A Juul brand e-cigarette

In November 2019, the state updated several laws dealing with tobacco and vape (e-cigarette) sales, raising mandated fines for the sale of products to minors and raising the minimum purchase age from 18 to 21.

Many of the updates came as a result of cities and towns enacting the same policies locally — notably a policy that limits the sale of flavored tobacco and vape products. As of late 2019, 148 cities and towns had taken advantage of a federal Court of Appeals decision that supported a 2012 city ordinance in Providence, Rhode Island, to extend the 2009 federal flavored cigarette sales restriction to include all conventional tobacco and vape products.

Section 6 of Chapter 270, which for decades has been the state law that prohibits the sale of tobacco products to minors, had a minimum graduated fining scheme of $100/$200/$300. Most municipalities included this law in local tobacco control measures, often adding a tobacco sales permit suspension for repeat offenders and sometimes increasing the fine amounts.

The 2019 law raised the mandated fining scheme to $1,000/$2,000/$5,000. A subsequent Department of Public Health regulation, found at 105 CMR 665, also instituted a 36-month tolling period and provided for a local tobacco sales permit suspension where a local measure is silent on either penalty condition.

The updated state law raised the minimum legal sales age for tobacco products from 18 to 21 and followed the 26 cities and towns that had removed a sales ban exemption for menthol, mint and wintergreen flavors. (These flavors were exempted by both the federal government and the Providence ordinance.) Additionally, high-nicotine-content vape products can only be sold in adult-only retail tobacco stores and “smoking bars” (cigar bars, hookah bars, vape bars).
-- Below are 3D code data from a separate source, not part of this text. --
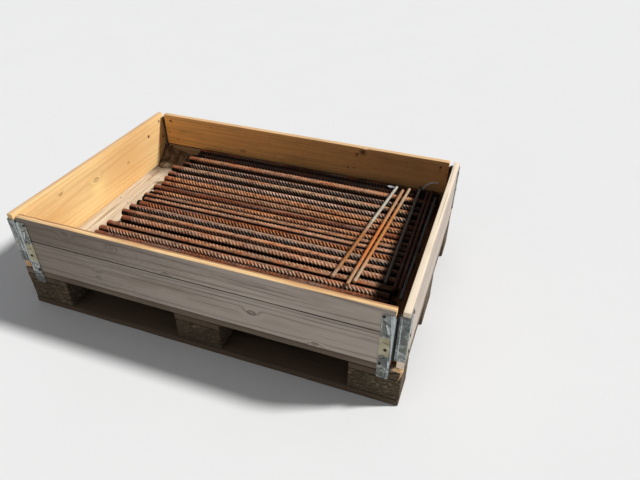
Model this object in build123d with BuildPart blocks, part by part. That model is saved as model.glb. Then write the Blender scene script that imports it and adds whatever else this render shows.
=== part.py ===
from build123d import *
import math
import os
import random

# Short ribbed steel bars laid in layers in a hinged wooden pallet collar on a flat pallet.
# X runs along the bars and the long sides, Y from front to back, Z up from the ground.
# The origin is at the middle of the footprint, on the ground. Millimetres.

# Pallet
pallet_length = 1200.0
pallet_width = 800.0
board_thickness = 22.0
wide_board = 145.0
narrow_board = 100.0
block_height = 78.0
board_chamfer = 1.5
skid_chamfer = 8.0

# Collar
collar_height = 195.0
collar_board = 20.0
front_joint_height = 115.0
back_joint_height = 70.0
collar_chamfer = 1.0
long_board_gap = 14.0
short_board_setback = 5.0
joint_clearance = 0.6

# Corner hinges
hinge_plate = 2.0
hinge_leaf_width = 34.0
hinge_leaf_drop = 44.0
hinge_leaf_top_gap = 16.0
hinge_leaf_corner = 6.0
short_leaf_foot = 27.0
short_leaf_width = 40.0
pin_diameter = 5.0
pin_clearance = 0.3
knuckle_wall = 2.2
knuckle_count = 5
knuckle_gap = 0.5
spare_hole_inset = 18.0
spare_hole_height = 112.0

# Tubular rivets that hold the leaves; an inset is from a leaf's free edge
rivet_diameter = 5.0
rivet_clearance = 0.15
rivet_head_diameter = 9.0
rivet_head_height = 1.6
rivet_head_fillet = 0.8
rivet_bore = 2.8
rivet_bore_depth = 4.0
rivet_tail_diameter = 7.5
rivet_tail_height = 1.0
rivet_top_drop = 7.0
rivet_outer_inset = 6.0
rivet_inner_inset = 17.0
long_rivet_middle_height = 60.0
long_rivet_foot_height = 8.0
short_rivet_foot_height = 9.0

# Floor sheet
sheet_thickness = 6.0
sheet_clearance = 2.0

# Bars: the leftmost one leaves these free lengths of floor at its ends
bar_core_diameter = 24.4
rib_height = 1.55
left_free_length = 136.0
right_free_length = 74.0
bar_clearance = 0.3
bar_end_chamfer = 1.0
hidden_bar_shift = 34.0
hidden_bar_seed = 7

# Free width between neighbouring bars of the top layer, front to back, as shares of the whole:
# the first and last shares are the spaces to the collar.
top_gap_shares = [2, 1, 1, 0, 1, 1, 4, 11, 6, 6, 0, 0, 1, 0, 0, 6, 8, 5, 17, 7, 24, 8, 3, 4]

# How far each bar of the top layer starts to the right of the leftmost bar, front to back
top_bar_shifts = [14, 26, 8, 20, 12, 8, 14, 40, 18, 24, 44, 42, 24, 44, 26, 40, 26, 20, 8, 36, 32, 48, 42]

# Thin rods that lie across the bars
rod_diameter = 10.0
rod_length = 550.0
rod_clearance = 0.3

# From the right board and from the back board to the middle of each rod's back end
cross_rod_right_spaces = [178.3, 153.2, 133.3]
cross_rod_back_spaces = [44.5, 59.5, 42.6]
end_rod_right_spaces = [99.3, 67.8, 54.8, 35.9]
end_rod_back_spaces = [17.1, 33.0, 29.0, 69.0]

# How each rod leans from the Y axis, in degrees
cross_rod_angles = [6.0, 3.4, 3.9]
end_rod_angles = [-1.2, -1.0, -1.1, -0.4]

# Worked out from the sizes above
bar_diameter = bar_core_diameter + 2 * rib_height
bar_pitch = bar_diameter + bar_clearance
pallet_height = 3 * board_thickness + block_height
collar_base = pallet_height
collar_top = collar_base + collar_height
inner_length = pallet_length - 2 * collar_board
inner_width = pallet_width - 2 * collar_board
floor_top = collar_base + sheet_thickness
usable_width = inner_width - 2 * bar_clearance
bar_left_end = left_free_length - inner_length / 2
bar_length = inner_length - left_free_length - right_free_length
knuckle_radius = pin_diameter / 2 + pin_clearance + knuckle_wall
long_end = inner_length / 2 - long_board_gap
short_end = pallet_width / 2 - short_board_setback
leaf_top = collar_top - hinge_leaf_top_gap
leaf_foot = collar_base - hinge_leaf_drop
short_foot = collar_base + short_leaf_foot

os.makedirs("parts", exist_ok=True)


def save(piece, name):
    """Label a finished piece and write it to its own file."""
    piece.part.label = name
    export_step(piece.part, f"parts/{name}.step")


def board(length, width, thickness, centre, chamfer_size):
    """A sawn board or block with small chamfers on its long edges; centre is its middle."""
    x, y, z = centre
    with BuildPart() as piece:
        with BuildSketch(Plane.XY.offset(z - thickness / 2)):
            with Locations((x, y)):
                Rectangle(length, width)
        extrude(amount=thickness)
        long_axis = Axis.X if length >= width else Axis.Y
        chamfer(piece.edges().filter_by(long_axis), chamfer_size)
    return piece


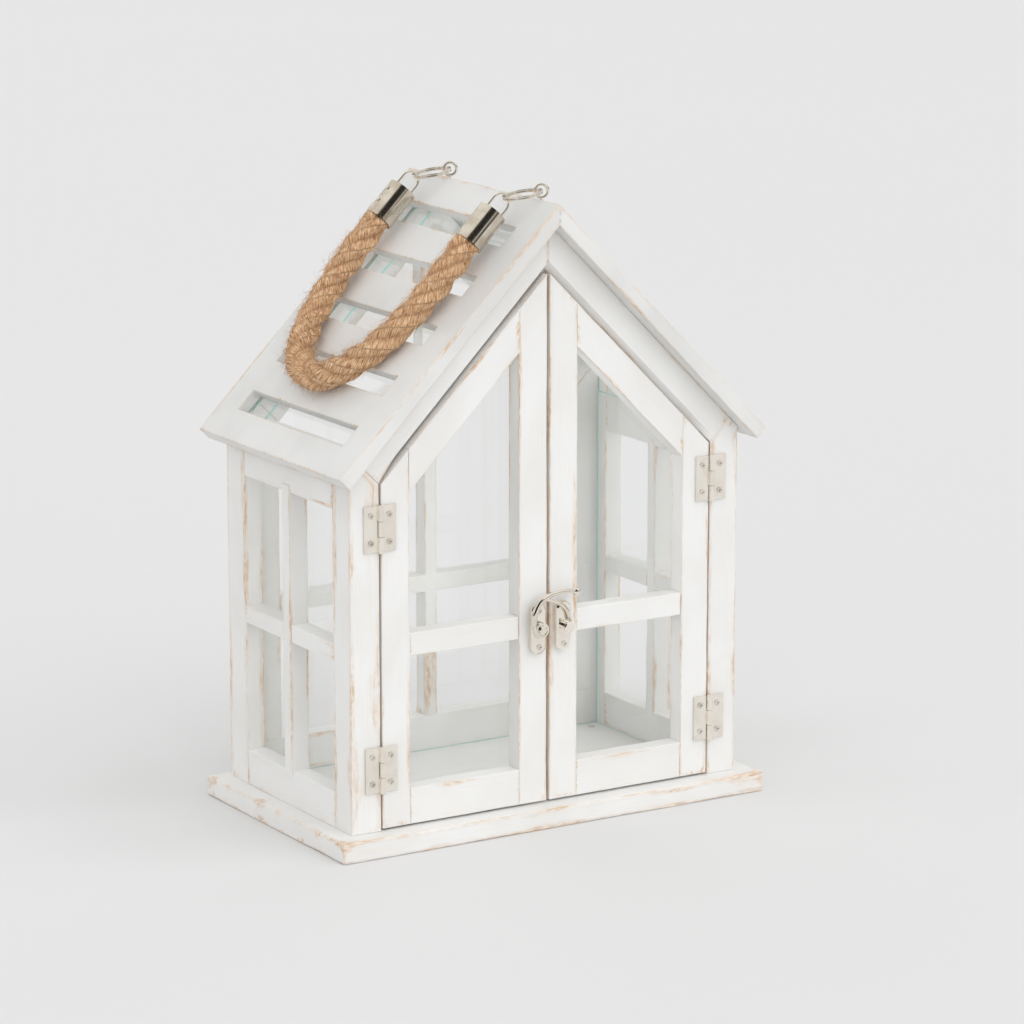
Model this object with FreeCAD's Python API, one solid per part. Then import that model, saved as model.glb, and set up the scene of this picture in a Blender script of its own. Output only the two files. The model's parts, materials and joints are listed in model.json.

Only “smoking bars” approved by the Massachusetts Department of Revenue are exempt from the flavor sales restriction and may allow only in-store consumption of flavored tobacco or vape products.

Tobacco product retailers received a letter from the DPH in December 2019, and dozens of local health departments reached out to tobacco and vape retailers to remind them of the new state laws, notably the higher fines.

Renewed enforcement efforts
During 2020, COVID-19 restrictions limited enforcement to answering complaints. But inspectors are now getting back into stores to conduct retailer inspections, informational visits and compliance checks.

Selling to minors under age 21 and selling prohibited flavored products — the two most frequent violations — will result in issuance of the mandated higher state fines. Municipalities deposit these fines in their general fund, with the exception of a few cities and towns that have established revolving funds that are earmarked for tobacco enforcement.

At the federal level, the U.S. Food and Drug Administration recently agreed to revisit its 2009 regulation banning the sale of flavored cigarettes. New proposed rules would remove the exemption for menthol, mint and wintergreen flavors and extend the regulation to cigars as well. (Menthol cigarettes account for one-third of all cigarettes sold nationally.)

Massachusetts law exceeds the FDA proposal, as the scope of the state policy includes all conventional tobacco products and vaping products.